REQUEST — Print the lines beginning with the one that contains "checks and export" and ending with the one that contains "record = json.load(file)", exactly, both included, and no other lines.
• • •
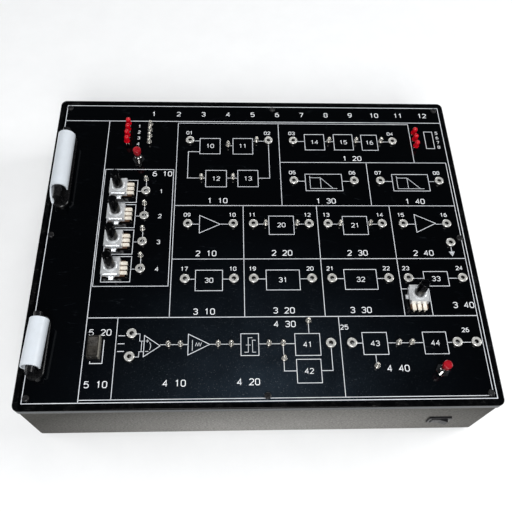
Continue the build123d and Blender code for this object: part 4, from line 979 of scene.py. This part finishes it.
# %% Numbers in the blocks and under them
inside = [
    ("10", (-48.2, 110.2)), ("11", (-13.3, 110.4)), ("12", (-41.5, 67.8)), ("13", (-8.5, 68.0)),
    ("14", (64.0, 116.2)), ("15", (95.3, 116.3)), ("16", (123.8, 116.0)), ("20", (23.9, 11.6)), ("21", (98.0, 11.2)),
    ("30", (-47.3, -49.6)), ("31", (22.9, -49.4)), ("32", (97.4, -49.2)), ("33", (170.4, -48.8)),
    ("41", (42.4, -114.4)), ("42", (42.3, -139.2)), ("43", (103.9, -113.9)), ("44", (159.2, -113.9)),
]
block_digits = 4.6
for text, middle in inside:
    number(text, middle, high=block_digits)
below = [
    ("1 10", (-39.8, 40.5)), ("1 20", (102.8, 94.4)), ("1 30", (70.8, 40.3)), ("1 40", (162.8, 39.9)),
    ("2 10", (-50.5, -20.6)), ("2 20", (23.2, -20.2)), ("2 30", (97.1, -20.4)), ("2 40", (162.3, -20.6)),
    ("3 10", (-51.4, -81.7)), ("3 20", (22.4, -81.0)), ("3 30", (94.3, -81.0)), ("3 40", (192.0, -76.5)),
    ("4 10", (-76.0, -149.0)), ("4 20", (-11.5, -148.5)), ("4 30", (22.5, -94.5)), ("4 40", (122.0, -137.5)),
    ("5 10", (-143.5, -149.5)), ("5 20", (-144.0, -101.5)), ("6 10", (-97.0, 73.6)),
]
caption_digits, caption_ink = 5.4, 0.7
for text, middle in below:
    number(text, middle, high=caption_digits, ink_width=caption_ink)
title_left, title_pitch, title_row = -110.0, 27.0, 154.0
for column in range(12):
    title_place = (title_left + title_pitch * column, title_row)
    number(f"{column + 1}", title_place, high=caption_digits, ink_width=caption_ink)
lamp_digits = 3.4
for place, clock_row in enumerate(clock_rows):
    number(f"{place + 1}", (-97.0, clock_row))
    number(f"{place + 1}", (-124.5, 136.5 - 8.0 * place), high=lamp_digits)
    number(f"{place + 5}", (199.2, 129.5 - 6.4 * place), high=lamp_digits, ink_width=fine_ink)
numbers = new_object("printed_numbers", mesh_from(letters, "printed_numbers"))
numbers.data.materials.append(
    finish(
        "number_ink", (0.86, 0.87, 0.89), (0.72, 0.74, 0.77), rough=(0.45, 0.6), grain_scale=1500.0,
        bump_strength=0.1, blotch=120.0,
    )
)
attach(numbers, "instrument")
print("numbers have", len(numbers.data.polygons), "faces")

# %% [markdown]
# ## Springs under the buttons
#
# Each push button stands on a coil spring of round steel wire, hidden in its bush.  The Screw modifier could
# wind one, but its ends would stay open.  A formula is as short: the wire's centre climbs as it turns round
# the axis, slower at both ends so that the end coils lie flatter, and a small circle is carried along it.
# A pressed button would shorten its spring by the button's travel; here each coil is wound at rest.

# %% A coil of wire
spring_turns = 8
spring_slow = 0.45
wire_radius = 0.32 * MM
steps_per_turn, steps_round = 24, 8


def coil(middle, low, high, radius):
    """Vertices and quads of a coil whose ends are closed.

    With t from 0 to 1 and a = 2 pi turns t, the wire's centre is at (radius cos a, radius sin a) round the
    middle, at the height low + (high - low) (t - slow sin(2 pi t) / 2 pi).  The circle round it lies in the
    upright plane through the spring's axis.
    """
    t = np.linspace(0.0, 1.0, spring_turns * steps_per_turn + 1)[:, None]
    a = 2 * np.pi * spring_turns * t
    b = np.linspace(0.0, 2 * np.pi, steps_round, endpoint=False)
    out = radius + wire_radius * np.cos(b)
    climb = t - spring_slow * np.sin(2 * np.pi * t) / (2 * np.pi)
    up = low + (high - low) * climb + wire_radius * np.sin(b)
    rings = np.stack([middle[0] + out * np.cos(a), middle[1] + out * np.sin(a), up], axis=2)
    start = np.arange(len(t) - 1)[:, None] * steps_round
    around = np.arange(steps_round)
    beside = (around + 1) % steps_round
    quads = np.stack([
        start + around, start + steps_round + around, start + steps_round + beside, start + beside,
    ], axis=2).reshape(-1, 4)
    end_cap = np.array([[0, 1, 2, 3], [0, 3, 4, 7], [4, 5, 6, 7]])
    last = (len(t) - 1) * steps_round
    return rings.reshape(-1, 3), np.vstack([quads, end_cap, last + end_cap[:, ::-1]])


# %% Stand one in each bush
for button in (1, 2):
    spring_low, spring_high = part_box(f"button_spring_{button}")
    middle = ((spring_low[0] + spring_high[0]) / 2, (spring_low[1] + spring_high[1]) / 2)
    radius = (spring_high[0] - spring_low[0]) / 2 - wire_radius
    spring = new_object(f"coil_spring_{button}", mesh_from(
        [coil(middle, spring_low[2] + wire_radius, spring_high[2] - wire_radius, radius)], f"coil_spring_{button}"
    ))
    spring.data.shade_smooth()
    spring.data.materials.append(finishes["spring_steel"])
    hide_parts(f"button_spring_{button}")
    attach(spring, "instrument")
    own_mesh(spring)
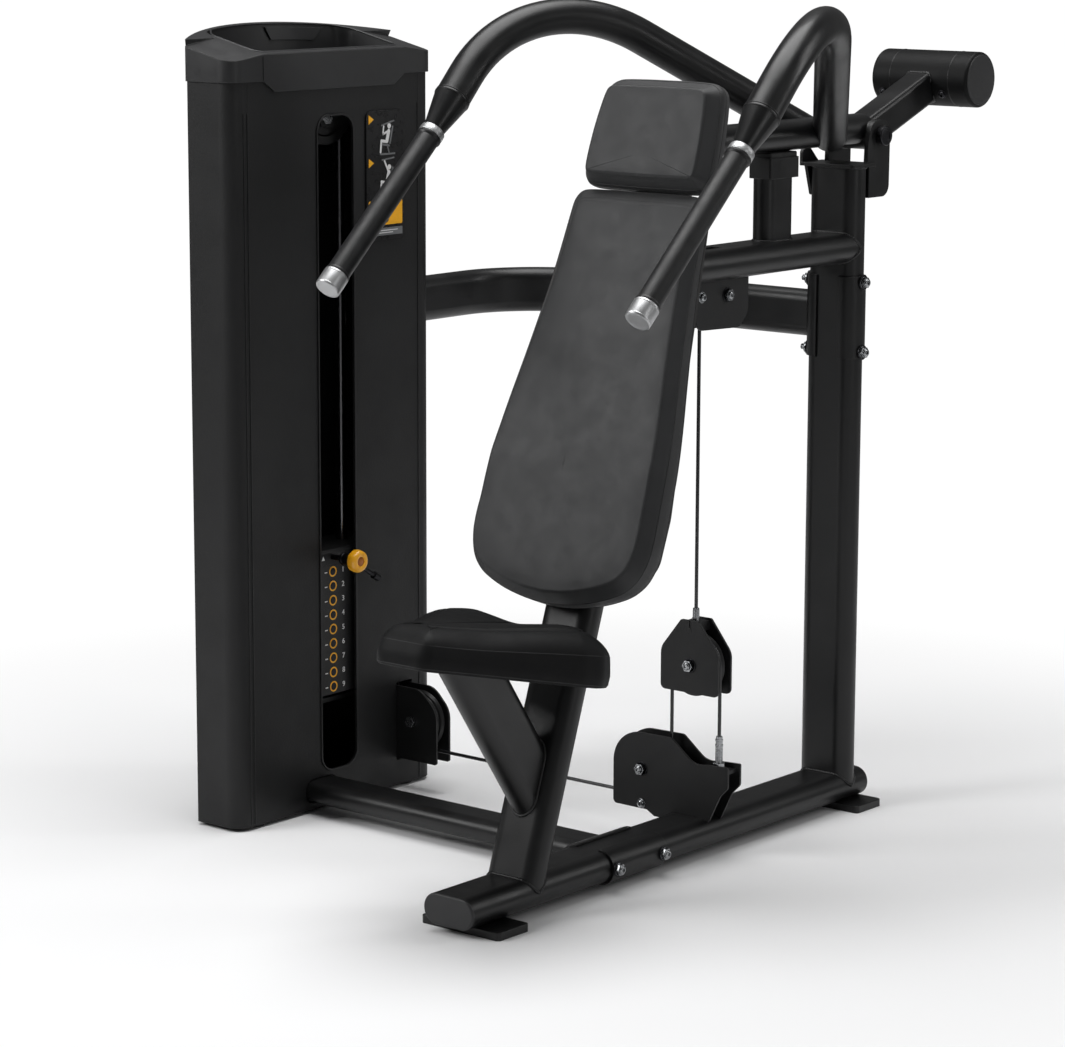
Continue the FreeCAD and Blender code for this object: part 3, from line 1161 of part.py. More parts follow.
# collars, rings, grips, end caps along each grip line
cones, rings, grips, caps = [], [], [], []
CONE_L = 68.0
dk = V(0, C3.y - K.y, C3.z - K.z)
dk.normalize()
E0 = V(304.0, C3.y, C3.z) + dk * (CONE_L + 0.1)
G1 = V(304.0, yy(90.0), 984.6)
gd = G1 - E0
gd.normalize()
G0 = E0 + gd * 10.0
for sg in (1, -1):
    c3 = V(sg * 304.0, C3.y, C3.z)
    g0 = V(sg * 304.0, G0.y, G0.z)
    g1 = V(sg * 304.0, G1.y, G1.z)
    d = g1 - g0
    gl = d.Length
    d.normalize()
    dc = dk
    k = "a" if sg > 0 else "b"
    co = doc.addObject("Part::Cone", "cone_" + k)
    ringl = 10.0
    co.Radius1 = P["arm_dia"] / 2 + 0.8
    co.Radius2 = P["grip_dia"] / 2 - 2.5
    co.setExpression("Radius1", ex("=arm_dia/2+0.8"))
    co.setExpression("Radius2", ex("=grip_dia/2-2.5"))
    conl = CONE_L
    co.Height = conl
    co.Placement = place(tuple(c3 + dc * 0.06), (1, 0, 0), tuple(dc))
    cones.append(co)
    ri = cyl("ring_" + k, tuple(g0 - d * (ringl + 1.5)), tuple(d), "=grip_dia/2+1.6", ringl + 1.4)
    rcut = doc.addObject("Part::Cut", "ringcut_" + k)
    cc2 = doc.addObject("Part::Cone", "cone_way_" + k)
    cc2.Radius1 = P["arm_dia"] / 2 + 0.8
    cc2.Radius2 = P["grip_dia"] / 2 - 2.5
    cc2.Height = conl
    cc2.Placement = co.Placement
    rcut.Base = ri
    rcut.Tool = cc2
    rings.append(rcut)
    gr = new_body("grip_" + k, place(tuple(g0), (1, 0, 0), tuple(d)))
    s = sketch(gr)
    circ(s, "grip_dia", 0, 0, "o")
    n = s.addGeometry(Part.Circle(V(0, 0, 0), V(0, 0, 1), 12.7), False)
    con(s, "Diameter", n, 25.4)
    f = pad(gr, s, "grip_len")
    grips.append(gr)
    ec = cyl("cap_" + k, tuple(g0 + d * (P["grip_len"] + 0.2)), tuple(d), "=grip_dia/2+1", 30.0)
    fl = doc.addObject("Part::Fillet", "capf_" + k)
    fl.Base = ec
    doc.recompute()
    ids = [(j + 1, 3.0, 3.0) for j, e in enumerate(ec.Shape.Edges) if e.Length > 60 and (e.CenterOfMass - V(*tuple(g0 + d * (P["grip_len"] + 30.2)))).Length < 2]
    fl.Edges = ids
    caps.append(fl)
keep(group("grip_collars", cones))
keep(group("grip_rings", rings))
keep(group("grips", grips))
keep(group("grip_end_caps", caps))

# counterweight on a rectangular tube behind the pivot
ct = new_body("counterweight_tube", place(tuple(V(0, py, pz)), X, tuple(cwd)))
s = sketch(ct)
outline(s, [(-25, -27), (25, -27), (25, 27), (-25, 27)], 8.0)
outline(s, [(-22, -24), (22, -24), (22, 24), (-22, 24)], 5.0)
f = pad(ct, s, cwl)
hub_s2 = cyl("hub_space_b", (-60, py, pz), X, "=hub_dia/2", 120)
cw_s = cyl("cw_space", (-120, CW.y, CW.z), X, 48.0, 240)
spk = oval_tube("spine_space_cw", (0, spine_y0, sz), (-1, 0, 0), Y, "=pivot_y-596", "=oval_thick+10", "oval_thick", solid=True)
keep(cut("counterweight_tube", ct, [hub_s2, cw_s, spk]))
cwb = new_body("counterweight", place((-98.0, CW.y, CW.z), Y, X))
s = sketch(cwb)
n = s.addGeometry(Part.Circle(V(0, 0, 0), V(0, 0, 1), 48.0), False)
con(s, "Diameter", n, 96.0)
f = pad(cwb, s, 196.0)
g = fillet(cwb, f, lambda e: abs(e.BoundBox.ZLength) < 1e-6, 6.0)
keep(cwb)

# ---------------------------------------------------------------- cables, taut over their pulleys
cr = P["cable_dia"] / 2


def sweep(edges, first_pt, first_dir):
    w = Part.Wire(edges)
    c = Part.Wire([Part.Circle(first_pt, first_dir, cr).toShape()])
    sh = w.makePipeShell([c], True, False)
    return sh


def arc3(c, a, b, m):
    return Part.Arc(a, m, b).toShape()


gy = GUIDE[1] - pr49
keep(cyl("arm_cable_upper", (0, gy, GUIDE[2]), Z, "=cable_dia/2", (sz - 45) - GUIDE[2]))
keep(cyl("arm_cable_lower", (0, gy, FLOAT[2] + 73), Z, "=cable_dia/2", GUIDE[2] - (FLOAT[2] + 73)))
legA = cyl("leg_a", (-pr49, cpy, LOWER[2]), Z, "=cable_dia/2", FLOAT[2] - LOWER[2])
legB = cyl("leg_b", (pr49, cpy, STUD_Z + P["stud_len"] + 16.0), Z, "=cable_dia/2", FLOAT[2] - (STUD_Z + P["stud_len"] + 16.0))
keep(group("block_cable_legs", [legA, legB]))
wrap = sweep([Part.Arc(V(-pr49, cpy, FLOAT[2]), V(0, cpy, FLOAT[2] + pr49), V(pr49, cpy, FLOAT[2])).toShape()], V(-pr49, cpy, FLOAT[2]), V(0, 0, 1))
keep(feature("block_cable_wrap", wrap))
top_f, top_r = V(*TOPF), V(*TOPR)
q = math.sqrt(0.5)
e = []
pA = V(SX, SY, TZ)
pA2 = top_f + V(0, 0, ps40)
pB = top_r + V(0, 0, ps40)
pB2 = V(RX, RY, TZ)
e.append(Part.Arc(pA, top_f + (hd * -q + V(0, 0, q)) * ps40, pA2).toShape())
e.append(Part.LineSegment(pA2, pB).toShape())
e.append(Part.Arc(pB, top_r + (hd * q + V(0, 0, q)) * ps40, pB2).toShape())
bC = V(*BASEP)
lC = V(*LOWER)
pC = V(RX, RY, bC.z)
e.append(Part.LineSegment(pB2, pC).toShape())
pC2 = bC + V(0, 0, -pr49)
e.append(Part.Arc(pC, bC + V(-q, 0, -q) * pr49, pC2).toShape())
pD = lC + V(0, 0, -pr49)
e.append(Part.LineSegment(pC2, pD).toShape())
pD2 = lC + V(pr49, 0, 0)
e.append(Part.Arc(pD, lC + V(q, 0, -q) * pr49, pD2).toShape())
main = sweep(e, pA, V(0, 0, 1))
length = sum(x.Length for x in e)
print("stack cable fixed run %.1f mm, volume ratio %.4f" % (length, main.Volume / (math.pi * cr * cr * length)))
keep(feature("stack_cable", main))
drop_z0 = hz0 + 0.1 + 25.05 + 20.0
keep(cyl("stack_cable_drop", (SX, SY, drop_z0), Z, "=cable_dia/2", TZ - drop_z0))

# ---------------------------------------------------------------- checks and export
doc.recompute()
bad = [o.Name for o in doc.Objects if "Invalid" in o.State or "Error" in o.State]
if bad:
    raise RuntimeError("failed objects: %s" % bad)
labels = set()
for o in OUT:
    sh = o.Shape
    if sh.isNull() or not sh.isValid() or sh.Volume <= 0:
        raise RuntimeError("bad shape: " + o.Label)
    if o.Label in labels:
        raise RuntimeError("label used twice: " + o.Label)
    labels.add(o.Label)
os.makedirs("parts", exist_ok=True)
for o in OUT:
    o.Shape.exportStep("parts/%s.step" % o.Label)
print("%d nodes, %d solids" % (len(OUT), sum(len(o.Shape.Solids) for o in OUT)))
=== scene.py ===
import bpy, bmesh, math, json
from mathutils import Vector, Matrix
from mathutils.bvhtree import BVHTree
from mathutils.kdtree import KDTree


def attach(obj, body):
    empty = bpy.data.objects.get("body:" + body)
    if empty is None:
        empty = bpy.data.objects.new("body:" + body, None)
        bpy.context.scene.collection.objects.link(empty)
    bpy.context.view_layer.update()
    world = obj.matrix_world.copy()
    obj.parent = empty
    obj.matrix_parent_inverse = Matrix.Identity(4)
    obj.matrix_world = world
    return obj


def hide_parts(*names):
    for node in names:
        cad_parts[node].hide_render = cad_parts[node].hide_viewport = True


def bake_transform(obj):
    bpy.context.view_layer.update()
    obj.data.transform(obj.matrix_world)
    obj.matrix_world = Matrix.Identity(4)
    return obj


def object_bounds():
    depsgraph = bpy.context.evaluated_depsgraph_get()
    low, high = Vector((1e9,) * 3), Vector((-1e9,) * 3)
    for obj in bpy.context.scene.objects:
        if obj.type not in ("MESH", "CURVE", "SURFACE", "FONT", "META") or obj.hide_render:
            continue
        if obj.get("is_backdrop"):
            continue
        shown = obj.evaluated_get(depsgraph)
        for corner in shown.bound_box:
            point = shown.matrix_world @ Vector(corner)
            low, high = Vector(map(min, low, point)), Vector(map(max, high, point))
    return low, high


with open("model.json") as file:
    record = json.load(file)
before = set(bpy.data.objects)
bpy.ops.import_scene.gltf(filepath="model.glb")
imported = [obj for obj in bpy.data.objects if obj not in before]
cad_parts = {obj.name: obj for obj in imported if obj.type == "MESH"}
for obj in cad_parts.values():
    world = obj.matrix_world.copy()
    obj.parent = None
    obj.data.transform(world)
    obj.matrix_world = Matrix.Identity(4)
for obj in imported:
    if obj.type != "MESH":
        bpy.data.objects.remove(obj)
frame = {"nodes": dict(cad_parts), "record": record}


def plain(b):
    try:
        return [plain(x) for x in b]
    except TypeError:
        return float(b)


CAD_BOX = plain(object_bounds())
MM = 0.001
WORLD_DIM = 0.115
V = Vector

# ------------------------------------------------------------------ materials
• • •
ANSWER BELOW —
# ---------------------------------------------------------------- checks and export
doc.recompute()
bad = [o.Name for o in doc.Objects if "Invalid" in o.State or "Error" in o.State]
if bad:
    raise RuntimeError("failed objects: %s" % bad)
labels = set()
for o in OUT:
    sh = o.Shape
    if sh.isNull() or not sh.isValid() or sh.Volume <= 0:
        raise RuntimeError("bad shape: " + o.Label)
    if o.Label in labels:
        raise RuntimeError("label used twice: " + o.Label)
    labels.add(o.Label)
os.makedirs("parts", exist_ok=True)
for o in OUT:
    o.Shape.exportStep("parts/%s.step" % o.Label)
print("%d nodes, %d solids" % (len(OUT), sum(len(o.Shape.Solids) for o in OUT)))
=== scene.py ===
import bpy, bmesh, math, json
from mathutils import Vector, Matrix
from mathutils.bvhtree import BVHTree
from mathutils.kdtree import KDTree


def attach(obj, body):
    empty = bpy.data.objects.get("body:" + body)
    if empty is None:
        empty = bpy.data.objects.new("body:" + body, None)
        bpy.context.scene.collection.objects.link(empty)
    bpy.context.view_layer.update()
    world = obj.matrix_world.copy()
    obj.parent = empty
    obj.matrix_parent_inverse = Matrix.Identity(4)
    obj.matrix_world = world
    return obj


def hide_parts(*names):
    for node in names:
        cad_parts[node].hide_render = cad_parts[node].hide_viewport = True


def bake_transform(obj):
    bpy.context.view_layer.update()
    obj.data.transform(obj.matrix_world)
    obj.matrix_world = Matrix.Identity(4)
    return obj


def object_bounds():
    depsgraph = bpy.context.evaluated_depsgraph_get()
    low, high = Vector((1e9,) * 3), Vector((-1e9,) * 3)
    for obj in bpy.context.scene.objects:
        if obj.type not in ("MESH", "CURVE", "SURFACE", "FONT", "META") or obj.hide_render:
            continue
        if obj.get("is_backdrop"):
            continue
        shown = obj.evaluated_get(depsgraph)
        for corner in shown.bound_box:
            point = shown.matrix_world @ Vector(corner)
            low, high = Vector(map(min, low, point)), Vector(map(max, high, point))
    return low, high


with open("model.json") as file:
    record = json.load(file)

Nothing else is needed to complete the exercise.